You’ll need to let the dough warm up and rise before you bake them, but its totally worth the wait.
Basic Yeast Bread
- 2 c . milk
- 1/4 c . unsalted butter softened
- 6 1/2 - 7 1/2 cups of flour divided
- 2 packages of active dry yeast
- 2 t . salt
- 1/4 c . sugar
- 2 eggs
Walnut Chocolate Chip Rolls
- 1 recipe basic yeast bread
- 1 cup sugar
- 6 T cocoa divided
- 1/2 t . cinnamon
- 6 T melted butter
- 1 cup semi-sweet chocolate chips
- 1/2 cup chopped walnuts
- 2 c . powdered sugar
- 1/4 - 1/2 cup milk
- For the dough: Heat the milk and butter over low heat in a small saucepan until butter is melted. Set aside and let cool to about 120 degrees.
- Meanwhile, combine 4 cups of flour, yeast, sugar, and salt in a bowl and whisk. Beat in the milk mixture and then the eggs (do the milk before the eggs so that the eggs won't cook). Continue to beat for another 2 minutes. Stir in the remaining flour, 1/4 cup at a time, until the dough begins to pull away from the sides of the bowl. Turn the dough out onto a floured board and knead for 10 minutes or until dough is smooth and elastic. Shape the dough into a ball and place in a greased bowl, cover with plastic wrap, and allow to rise until doubled in size, about 1 hour.
- For rolls: Punch down the dough and turn out onto a floured board. Cut the dough in half and set one half aside. Roll the other half into about a 20x15 rectangle.
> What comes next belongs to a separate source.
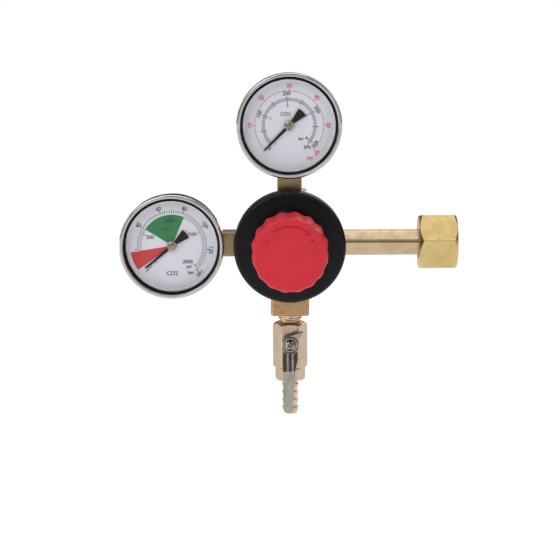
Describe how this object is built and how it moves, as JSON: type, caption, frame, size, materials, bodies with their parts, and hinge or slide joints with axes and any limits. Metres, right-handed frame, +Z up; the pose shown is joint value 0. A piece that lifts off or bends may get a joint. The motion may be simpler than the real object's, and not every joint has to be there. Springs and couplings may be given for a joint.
{
  "type": "carbon dioxide regulator",
  "caption": "Gas regulator with round pressure gauges on top and at the side, a large adjusting knob, a nut for a gas cylinder and a levered hose barb below.",
  "frame": {"origin": "centre of the inlet washer's outer face, on the inlet's axis, where the regulator seats on the cylinder's valve", "axes": "+X out along the inlet towards the cylinder's valve, +Z up, -Y towards the viewer: the way the dials and the knob face"},
  "size_m": [0.1831, 0.077, 0.1883],
  "materials": {
    "black_paint": "satin",
    "black_plastic": "gloss",
    "brass": "machined",
    "bronze": "sintered",
    "chrome": "polished",
    "clear": "clear",
    "fibre": "rough",
    "forged_brass": "forged",
    "red_plastic": "satin",
    "rubber": "matte",
    "steel": "bright",
    "white_paint": "satin",
    "white_plastic": "satin",
    "zinc": "plated"
  },
  "bodies": {
    "regulator": {"body": "forged_brass", "bonnet": "black_plastic", "bonnet_insert": "brass", "diaphragm": "rubber", "slip_ring": "steel", "seat_nozzle": "brass", "adjusting_spring": "steel", "poppet_spring": "steel", "inlet_nipple": "brass", "inlet_washer": "fibre", "inlet_filter": "bronze", "relief_body": "brass", "relief_spring": "steel", "valve_body": "brass", "ball_seat_upper": "white_plastic", "ball_seat_lower": "white_plastic", "stem_packing": "white_plastic", "hose_barb": "brass", "low_gauge_case": "chrome", "low_gauge_bezel": "chrome", "low_gauge_lens": "clear", "low_gauge_gasket": "rubber", "low_gauge_dial": "white_paint", "low_gauge_socket": "brass", "low_gauge_movement": "brass", "low_gauge_tube": "brass", "low_gauge_hairspring": "steel", "high_gauge_case": "chrome", "high_gauge_bezel": "chrome", "high_gauge_lens": "clear", "high_gauge_gasket": "rubber", "high_gauge_dial": "white_paint", "high_gauge_socket": "brass", "high_gauge_movement": "brass", "high_gauge_tube": "brass", "high_gauge_hairspring": "steel"},
    "button": {"spring_button": "steel"},
    "knob": {"knob": "red_plastic", "adjusting_screw": "steel"},
    "plate": {"diaphragm_plate": "brass"},
    "poppet": {"poppet": "brass", "poppet_seat": "white_plastic"},
    "nut": {"inlet_nut": "brass"},
    "relief_stem": {"relief_stem": "brass"},
    "relief_ring": {"relief_ring": "steel"},
    "shutoff": {"lever": "zinc", "lever_screw": "chrome", "valve_stem": "steel", "valve_ball": "chrome"},
    "check_ball": {"check_ball": "rubber"},
    "low_needle": {"low_gauge_needle": "black_paint", "low_gauge_pinion": "brass"},
    "low_sector": {"low_gauge_sector": "brass"},
    "low_tip": {"low_gauge_tube_tip": "brass"},
    "low_link": {"low_gauge_link": "steel"},
    "high_needle": {"high_gauge_needle": "black_paint", "high_gauge_pinion": "brass"},
    "high_sector": {"high_gauge_sector": "brass"},
    "high_tip": {"high_gauge_tube_tip": "brass"},
    "high_link": {"high_gauge_link": "steel"}
  },
  "joints": [
    {"name": "knob_turn", "type": "hinge", "parent": "button", "child": "knob", "pos_m": [-0.0833, -0.0345, 0], "axis": [0, 1, 0], "range_deg": [0, 1350]},
    {"name": "button_slide", "type": "slide", "parent": "regulator", "child": "button", "axis": [0, 1, 0], "range_m": [0, 0.00397], "deforming": ["adjusting_spring"]},
    {"name": "plate_slide", "type": "slide", "parent": "regulator", "child": "plate", "axis": [0, 1, 0], "range_m": [0, 0.00081], "deforming": ["diaphragm"]},
    {"name": "poppet_slide", "type": "slide", "parent": "regulator", "child": "poppet", "axis": [0, 1, 0], "range_m": [0, 0.00081], "deforming": ["poppet_spring"]},
    {"name": "nut_turn", "type": "hinge", "parent": "regulator", "child": "nut", "pos_m": [0, 0, 0], "axis": [1, 0, 0], "continuous": true},
    {"name": "relief_lift", "type": "slide", "parent": "regulator", "child": "relief_stem", "axis": [0, 0, 1], "range_m": [0, 0.002], "stiffness_N_per_m": 1500, "springref_m": -0.004, "deforming": ["relief_spring"]},
    {"name": "ring_swing", "type": "hinge", "parent": "relief_stem", "child": "relief_ring", "pos_m": [-0.0833, 0.0195, 0.0276], "axis": [0, 1, 0], "range_deg": [-192, 0]},
    {"name": "lever_turn", "type": "hinge", "parent": "regulator", "child": "shutoff", "pos_m": [-0.0833, 0, -0.0545], "axis": [0, 1, 0], "range_deg": [0, 90]},
    {"name": "check_drop", "type": "slide", "parent": "regulator", "child": "check_ball", "axis": [0, 0, 1], "range_m": [0, 0.0024]},
    {"name": "low_needle_turn", "type": "hinge", "parent": "regulator", "child": "low_needle", "pos_m": [-0.0833, -0.01, 0.0648], "axis": [0, 1, 0], "range_deg": [0, 270.05], "deforming": ["low_gauge_hairspring"]},
    {"name": "low_sector_turn", "type": "hinge", "parent": "regulator", "child": "low_sector", "pos_m": [-0.0833, -0.0055, 0.0522], "axis": [0, 1, 0], "range_deg": [-45, 0], "stiffness_Nm_per_rad": 0.0002, "springref_deg": 14.32},
    {"name": "low_tip_swing", "type": "hinge", "parent": "regulator", "child": "low_tip", "pos_m": [-0.08574, 0.0008, 0.07028], "axis": [0, 1, 0], "range_deg": [-6.12, 0], "deforming": ["low_gauge_tube"]},
    {"name": "low_link_swing", "type": "hinge", "parent": "low_tip", "child": "low_link", "pos_m": [-0.0658, -0.0067, 0.0563], "axis": [0, 1, 0], "range_deg": [0, 0.26]},
    {"name": "high_needle_turn", "type": "hinge", "parent": "regulator", "child": "high_needle", "pos_m": [-0.1471, -0.01, 0], "axis": [0, 1, 0], "range_deg": [0, 270.05], "deforming": ["high_gauge_hairspring"]},
    {"name": "high_sector_turn", "type": "hinge", "parent": "regulator", "child": "high_sector", "pos_m": [-0.1345, -0.0055, 0], "axis": [0, 1, 0], "range_deg": [-45, 0], "stiffness_Nm_per_rad": 0.0002, "springref_deg": 14.32},
    {"name": "high_tip_swing", "type": "hinge", "parent": "regulator", "child": "high_tip", "pos_m": [-0.15258, 0.0008, -0.00244], "axis": [0, 1, 0], "range_deg": [-6.12, 0], "deforming": ["high_gauge_tube"]},
    {"name": "high_link_swing", "type": "hinge", "parent": "high_tip", "child": "high_link", "pos_m": [-0.1386, -0.0067, 0.0175], "axis": [0, 1, 0], "range_deg": [0, 0.26]}
  ],
  "couplings": [
    {"joint": "button_slide", "follows": "knob_turn", "m_per_rad": 0.00016844},
    {"joint": "plate_slide", "follows": "knob_turn", "m_per_rad": 0.000033953},
    {"joint": "poppet_slide", "follows": "knob_turn", "m_per_rad": 0.000033953},
    {"joint": "low_needle_turn", "follows": "low_sector_turn", "ratio": -6},
    {"joint": "low_tip_swing", "follows": "low_sector_turn", "ratio": 0.13556},
    {"joint": "low_link_swing", "follows": "low_sector_turn", "ratio": -0.005556},
    {"joint": "high_needle_turn", "follows": "high_sector_turn", "ratio": -6},
    {"joint": "high_tip_swing", "follows": "high_sector_turn", "ratio": 0.13556},
    {"joint": "high_link_swing", "follows": "high_sector_turn", "ratio": -0.005556}
  ]
}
- Brush one side of the dough with melted butter, leaving a 1/2 inch border.In a bowl, mix together the sugar, 4 tablespoons of cocoa and cinnamon. Sprinkle half of the sugar mixture over the melted butter. Top with half of the chocolate chips and nuts. Starting with the short edge, loosely roll the dough, jelly-roll style. Cut the roll into 12 equal pieces and place, cut side up into a greased baking dish.
- Repeat with remaining dough.
- Cover and let rise for 30-45 minutes ( or put them in the fridge to bake in the morning). Preheat the oven to 375 and bake the rolls for 20 minutes or until golden brown.
- Mix powdered sugar, remaining cocoa, and milk together until well combined. Drizzle over the top of the rolls and serve!